High‐Entropy Atomic Layers of Transition‐Metal Carbides (MXenes)

High-entropy materials (HEMs) have great potential for energy storage and conversion due to their diverse compositions, and unexpected physical and chemical features. However, high-entropy atomic layers with fully exposed active sites are difficult to synthesize since their phases are easily segregated. Here, it is demonstrated that high-entropy atomic layers of transition-metal carbide (HE-MXene) can be produced via the selective etching of novel high-entropy MAX (also termed Mn+1AXn (n = 1, 2, 3), where M represents an early transition-metal element, A is an element mainly from groups 13–16, and X stands for C and/or N) phase (HE-MAX) (Ti1/5V1/5Zr1/5Nb1/5Ta1/5)2AlC, in which the five transition-metal species are homogeneously dispersed into one MX slab due to their solid-solution feature, giving rise to a stable transition-metal carbide in the atomic layers owing to the high molar configurational entropy and correspondingly low Gibbs free energy.

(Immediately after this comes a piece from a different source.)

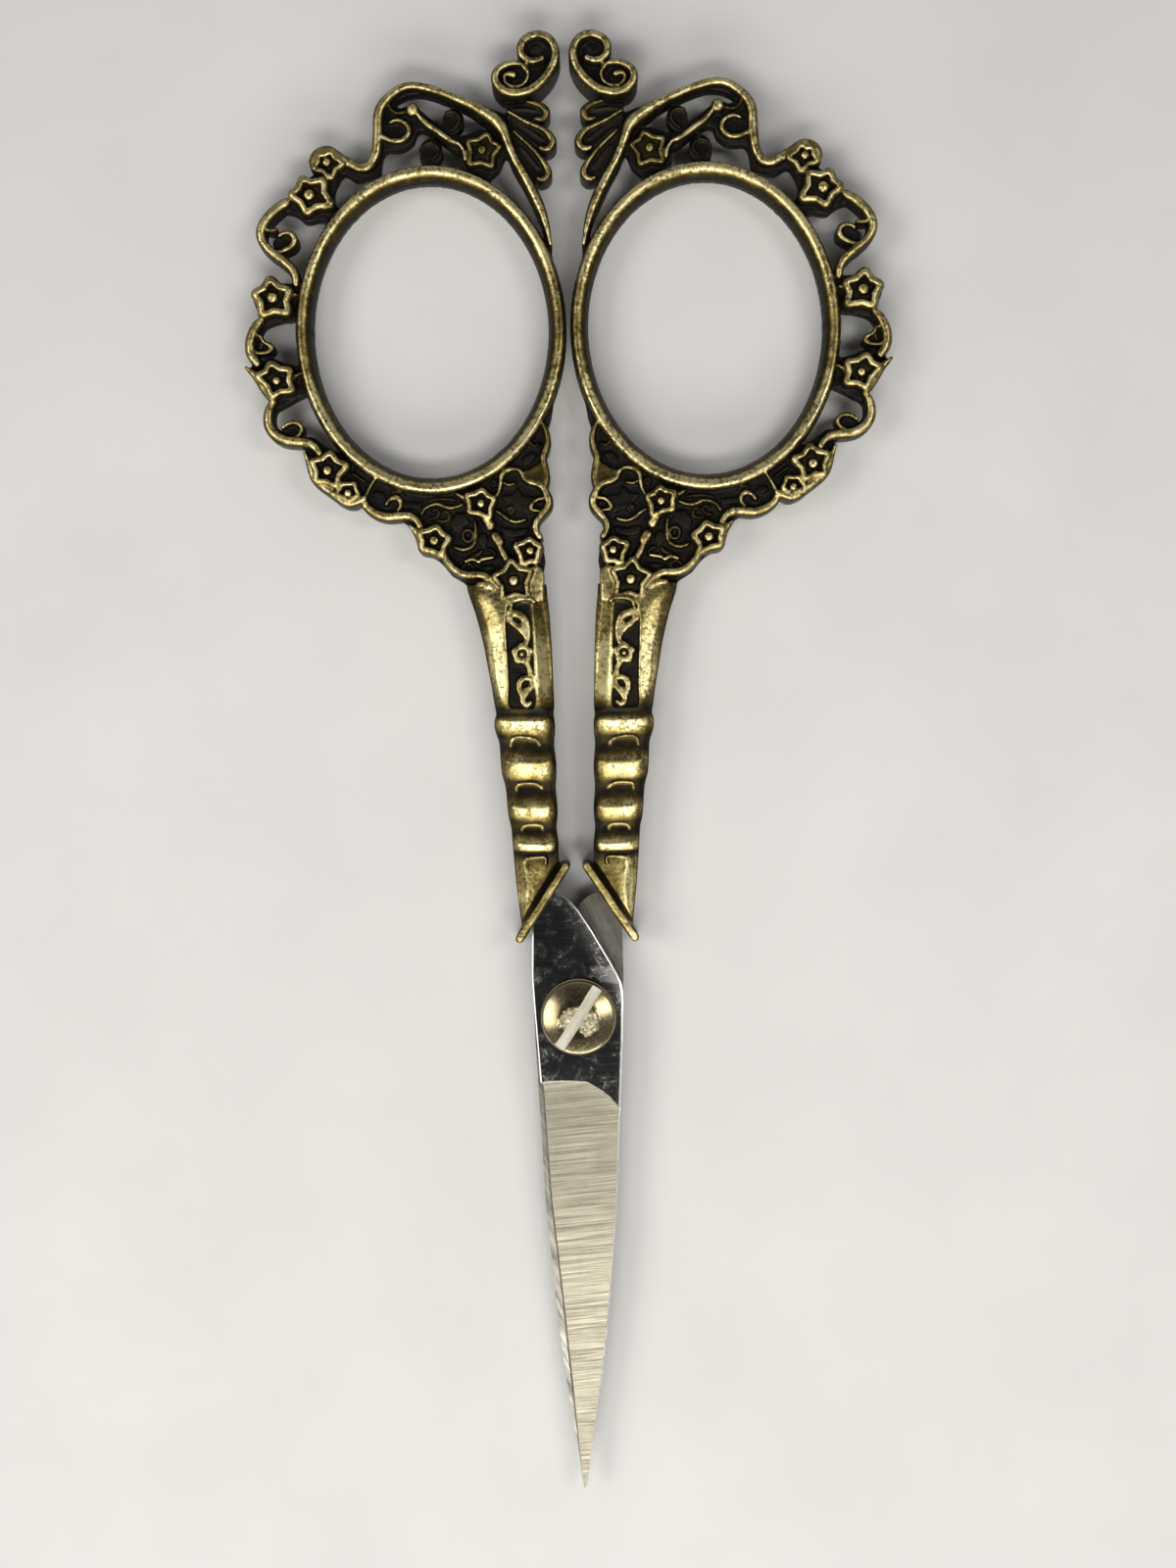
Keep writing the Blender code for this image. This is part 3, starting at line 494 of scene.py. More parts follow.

Additionally, the resultant high-entropy MXene with distinct lattice distortions leads to high mechanical strain into the atomic layers. Moreover, the mechanical strain can efficiently guide the nucleation and uniform growth of dendrite-free lithium on HE-MXene, achieving a long cycling stability of up to 1200 h and good deep stripping–plating levels of up to 20 mAh cm−2.